Here we need to separate our class variable, which in our case is "Label" from the rest of the dataset.

In [8]:
X_train, y_train = prepare_data(data=train_data,class_column='Label',classes='binary',neg_class='BENIGN')

X_tue_test, y_tue_test = prepare_data(data=tue_test_data,class_column='Label',classes='binary',neg_class='BENIGN')

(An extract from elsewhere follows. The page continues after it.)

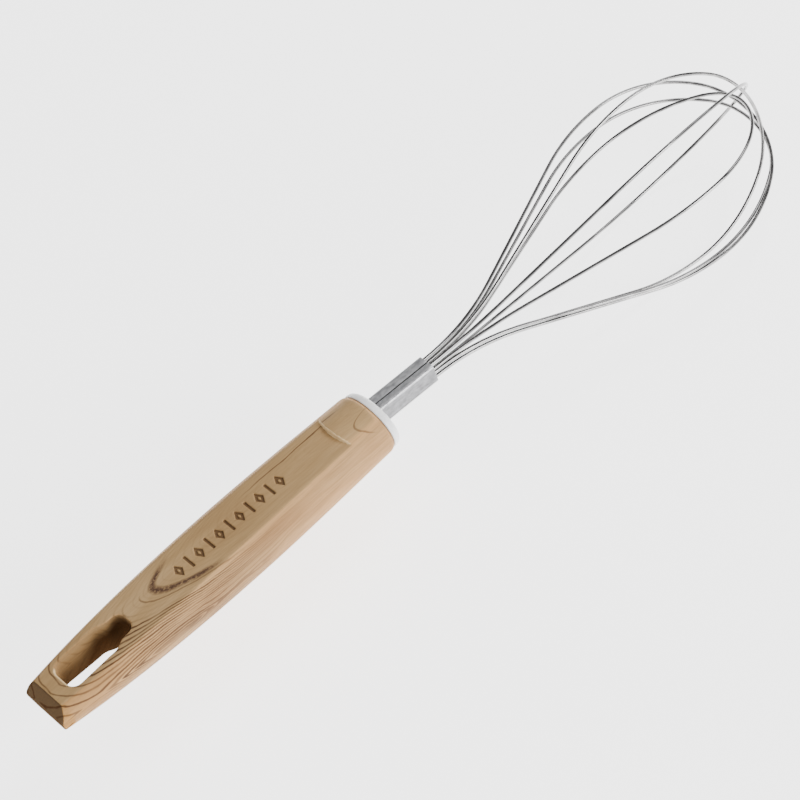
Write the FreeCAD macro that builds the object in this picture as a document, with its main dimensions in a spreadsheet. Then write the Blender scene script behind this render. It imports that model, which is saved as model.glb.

X_wed_test, y_wed_test = prepare_data(data=wed_test_data,class_column='Label',classes='binary',neg_class='BENIGN')

In [9]:
X_test ={'Tuesday':X_tue_test,'Wednesday':X_wed_test}
y_test ={'Tuesday':y_tue_test,'Wednesday':y_wed_test}

## Training XGBoost

https://www.kaggle.com/stuarthallows/using-xgboost-with-scikit-learn

In [10]:
xgb_model = xgb.XGBClassifier(objective="binary:logistic", random_state=42)
xgb_model.fit(X_train, y_train)

XGBClassifier(base_score=0.5, booster='gbtree', colsample_bylevel=1,
              colsample_bynode=1, colsample_bytree=1, gamma=0,
              learning_rate=0.1, max_delta_step=0, max_depth=3,
              min_child_weight=1, missing=None, n_estimators=100, n_jobs=1,
              nthread=None, objective='binary:logistic', random_state=42,
              reg_alpha=0, reg_lambda=1, scale_pos_weight=1, seed=None,
              silent=None, subsample=1, verbosity=1)

## Save the trained model

Let's pickle our saved model as a serialized binary file for later fetching.

In [11]:
filename='./models/xgb_model_3days.pkl'

with open(filename,'wb') as file:
    pickle.dump(xgb_model,file)

## Predict labels

In [44]:
y_pred={}

for day in X_test:
    y_pred[day]=xgb_model.predict(X_test[day])
    print(day)
    print(confusion_matrix(y_test[day],y_pred[day],labels=[0,1]))
    evaluate_performance(y_test[day],y_pred[day],dec_digits=4,pos_label=1,just_numbers=True)

Tuesday
[[86253    57]
 [    6  2813]]
0.9993
0.9801
0.9979
0.9889
0.9986
Wednesday
[[87545   338]
 [   97 50302]]
0.9969
0.9933
0.9981
0.9957
0.9971